▼▼▼

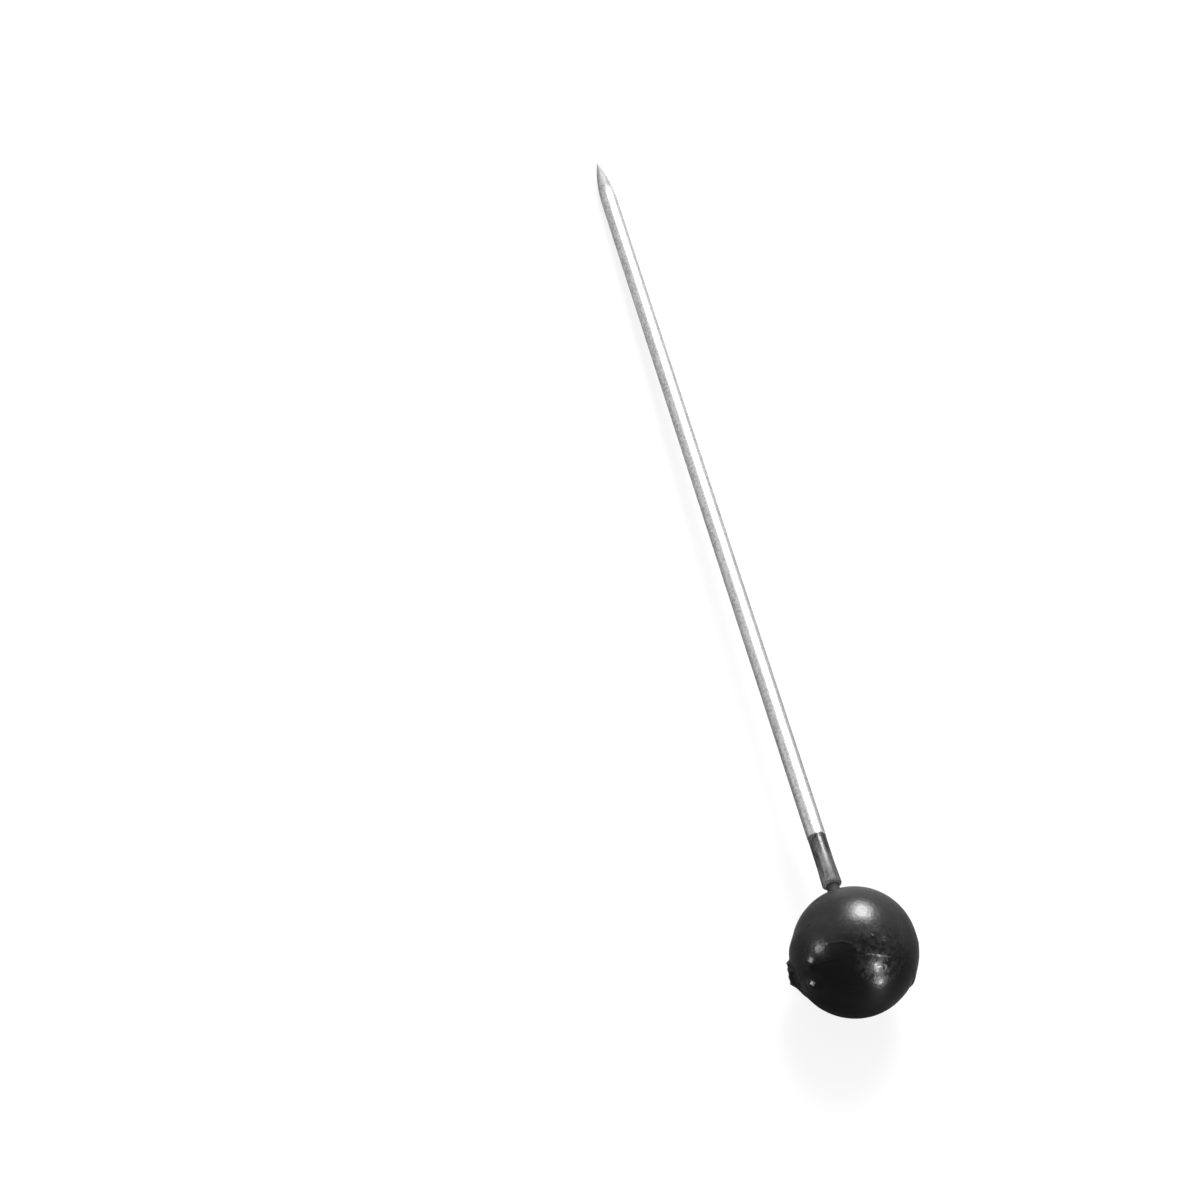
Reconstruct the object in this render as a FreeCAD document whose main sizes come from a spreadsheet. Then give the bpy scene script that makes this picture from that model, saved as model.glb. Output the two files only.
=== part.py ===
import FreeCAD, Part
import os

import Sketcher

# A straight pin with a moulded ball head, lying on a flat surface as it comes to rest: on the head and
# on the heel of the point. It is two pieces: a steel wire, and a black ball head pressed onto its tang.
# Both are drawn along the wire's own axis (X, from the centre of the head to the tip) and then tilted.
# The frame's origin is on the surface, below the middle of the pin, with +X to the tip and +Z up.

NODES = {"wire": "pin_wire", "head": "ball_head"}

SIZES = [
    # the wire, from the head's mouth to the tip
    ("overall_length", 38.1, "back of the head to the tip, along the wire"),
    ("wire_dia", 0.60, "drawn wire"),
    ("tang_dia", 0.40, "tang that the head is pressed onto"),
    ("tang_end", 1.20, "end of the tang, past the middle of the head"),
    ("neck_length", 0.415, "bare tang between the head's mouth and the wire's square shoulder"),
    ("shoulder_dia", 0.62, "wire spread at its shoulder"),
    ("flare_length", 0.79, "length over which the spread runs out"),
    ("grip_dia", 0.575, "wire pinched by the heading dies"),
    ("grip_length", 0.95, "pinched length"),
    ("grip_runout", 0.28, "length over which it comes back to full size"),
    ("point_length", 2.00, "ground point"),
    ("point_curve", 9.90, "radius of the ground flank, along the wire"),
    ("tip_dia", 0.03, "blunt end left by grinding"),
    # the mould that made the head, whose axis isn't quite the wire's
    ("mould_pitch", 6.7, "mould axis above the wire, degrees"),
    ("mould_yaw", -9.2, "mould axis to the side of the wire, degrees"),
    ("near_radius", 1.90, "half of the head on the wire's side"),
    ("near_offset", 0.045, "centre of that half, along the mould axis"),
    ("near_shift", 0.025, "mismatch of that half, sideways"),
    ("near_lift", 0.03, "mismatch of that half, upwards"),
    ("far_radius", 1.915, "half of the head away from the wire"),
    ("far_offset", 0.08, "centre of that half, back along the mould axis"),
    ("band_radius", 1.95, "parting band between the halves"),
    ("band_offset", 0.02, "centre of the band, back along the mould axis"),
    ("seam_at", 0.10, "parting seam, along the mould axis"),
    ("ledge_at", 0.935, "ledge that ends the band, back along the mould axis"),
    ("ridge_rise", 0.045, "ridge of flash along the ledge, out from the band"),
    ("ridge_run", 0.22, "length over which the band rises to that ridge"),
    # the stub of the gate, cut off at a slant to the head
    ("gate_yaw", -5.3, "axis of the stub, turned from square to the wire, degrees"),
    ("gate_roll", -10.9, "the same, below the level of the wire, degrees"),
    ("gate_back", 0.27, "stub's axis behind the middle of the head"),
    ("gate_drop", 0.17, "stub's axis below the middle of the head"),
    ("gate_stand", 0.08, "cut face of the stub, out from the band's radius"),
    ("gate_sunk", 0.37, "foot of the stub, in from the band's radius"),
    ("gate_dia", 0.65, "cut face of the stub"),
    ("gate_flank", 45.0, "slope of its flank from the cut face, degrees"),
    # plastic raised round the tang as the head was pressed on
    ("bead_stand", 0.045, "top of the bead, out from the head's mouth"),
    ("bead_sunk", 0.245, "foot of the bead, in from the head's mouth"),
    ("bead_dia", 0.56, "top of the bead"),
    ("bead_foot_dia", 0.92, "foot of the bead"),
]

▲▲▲

SET EXERCISE: Extract the listing in its entirety and repeat it exactly.

CORRECT OUTPUT:
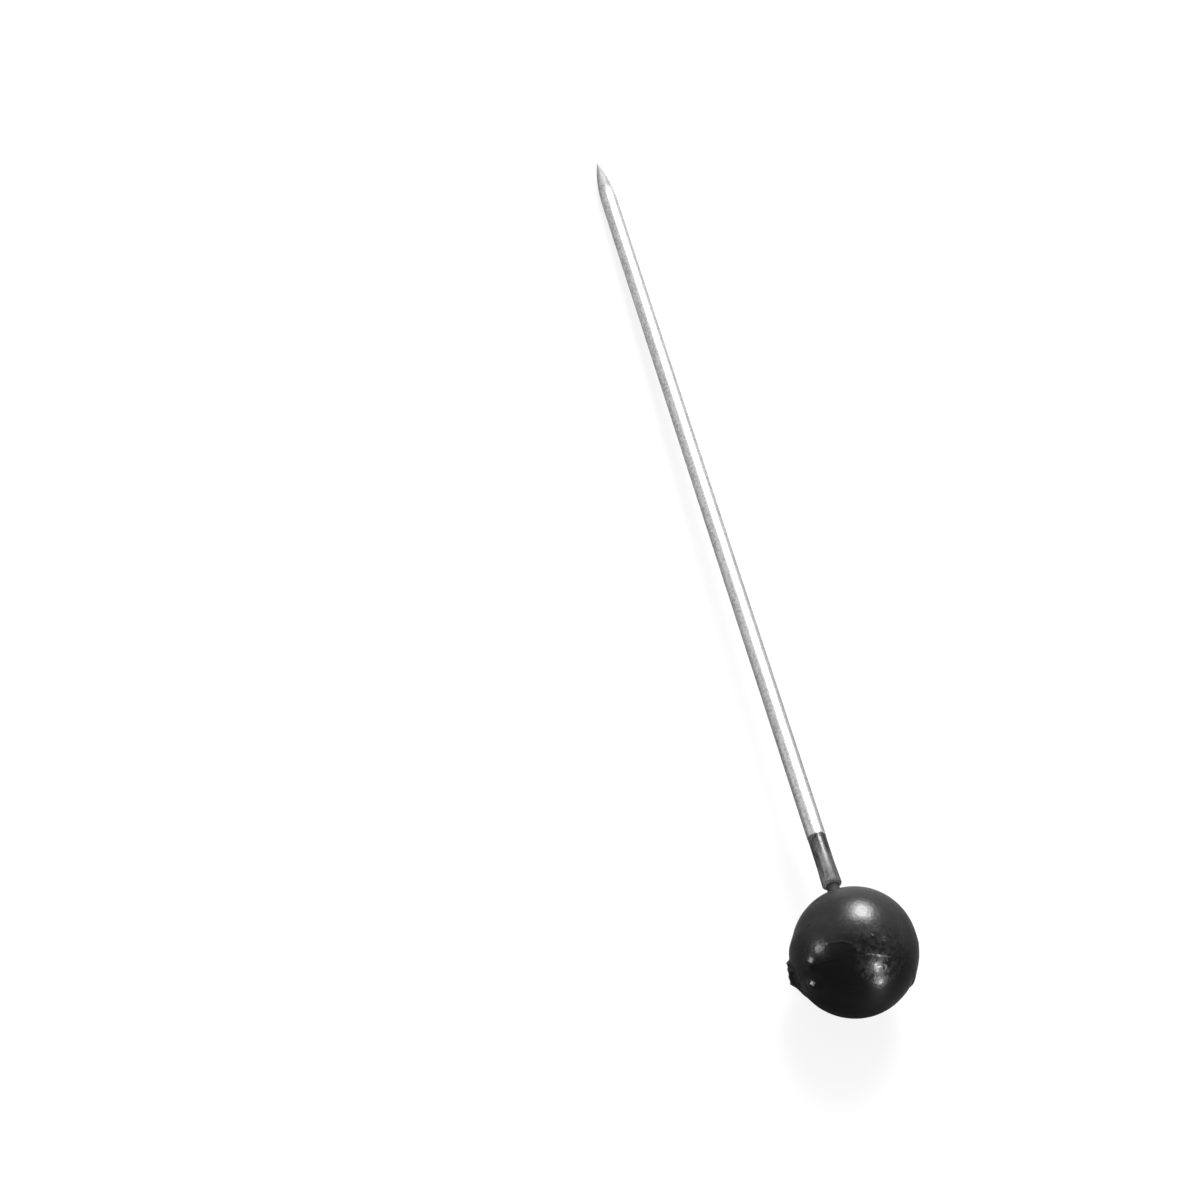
Reconstruct the object in this render as a FreeCAD document whose main sizes come from a spreadsheet. Then give the bpy scene script that makes this picture from that model, saved as model.glb. Output the two files only.
=== part.py ===
import FreeCAD, Part
import os

import Sketcher

# A straight pin with a moulded ball head, lying on a flat surface as it comes to rest: on the head and
# on the heel of the point. It is two pieces: a steel wire, and a black ball head pressed onto its tang.
# Both are drawn along the wire's own axis (X, from the centre of the head to the tip) and then tilted.
# The frame's origin is on the surface, below the middle of the pin, with +X to the tip and +Z up.

NODES = {"wire": "pin_wire", "head": "ball_head"}

SIZES = [
    # the wire, from the head's mouth to the tip
    ("overall_length", 38.1, "back of the head to the tip, along the wire"),
    ("wire_dia", 0.60, "drawn wire"),
    ("tang_dia", 0.40, "tang that the head is pressed onto"),
    ("tang_end", 1.20, "end of the tang, past the middle of the head"),
    ("neck_length", 0.415, "bare tang between the head's mouth and the wire's square shoulder"),
    ("shoulder_dia", 0.62, "wire spread at its shoulder"),
    ("flare_length", 0.79, "length over which the spread runs out"),
    ("grip_dia", 0.575, "wire pinched by the heading dies"),
    ("grip_length", 0.95, "pinched length"),
    ("grip_runout", 0.28, "length over which it comes back to full size"),
    ("point_length", 2.00, "ground point"),
    ("point_curve", 9.90, "radius of the ground flank, along the wire"),
    ("tip_dia", 0.03, "blunt end left by grinding"),
    # the mould that made the head, whose axis isn't quite the wire's
    ("mould_pitch", 6.7, "mould axis above the wire, degrees"),
    ("mould_yaw", -9.2, "mould axis to the side of the wire, degrees"),
    ("near_radius", 1.90, "half of the head on the wire's side"),
    ("near_offset", 0.045, "centre of that half, along the mould axis"),
    ("near_shift", 0.025, "mismatch of that half, sideways"),
    ("near_lift", 0.03, "mismatch of that half, upwards"),
    ("far_radius", 1.915, "half of the head away from the wire"),
    ("far_offset", 0.08, "centre of that half, back along the mould axis"),
    ("band_radius", 1.95, "parting band between the halves"),
    ("band_offset", 0.02, "centre of the band, back along the mould axis"),
    ("seam_at", 0.10, "parting seam, along the mould axis"),
    ("ledge_at", 0.935, "ledge that ends the band, back along the mould axis"),
    ("ridge_rise", 0.045, "ridge of flash along the ledge, out from the band"),
    ("ridge_run", 0.22, "length over which the band rises to that ridge"),
    # the stub of the gate, cut off at a slant to the head
    ("gate_yaw", -5.3, "axis of the stub, turned from square to the wire, degrees"),
    ("gate_roll", -10.9, "the same, below the level of the wire, degrees"),
    ("gate_back", 0.27, "stub's axis behind the middle of the head"),
    ("gate_drop", 0.17, "stub's axis below the middle of the head"),
    ("gate_stand", 0.08, "cut face of the stub, out from the band's radius"),
    ("gate_sunk", 0.37, "foot of the stub, in from the band's radius"),
    ("gate_dia", 0.65, "cut face of the stub"),
    ("gate_flank", 45.0, "slope of its flank from the cut face, degrees"),
    # plastic raised round the tang as the head was pressed on
    ("bead_stand", 0.045, "top of the bead, out from the head's mouth"),
    ("bead_sunk", 0.245, "foot of the bead, in from the head's mouth"),
    ("bead_dia", 0.56, "top of the bead"),
    ("bead_foot_dia", 0.92, "foot of the bead"),
]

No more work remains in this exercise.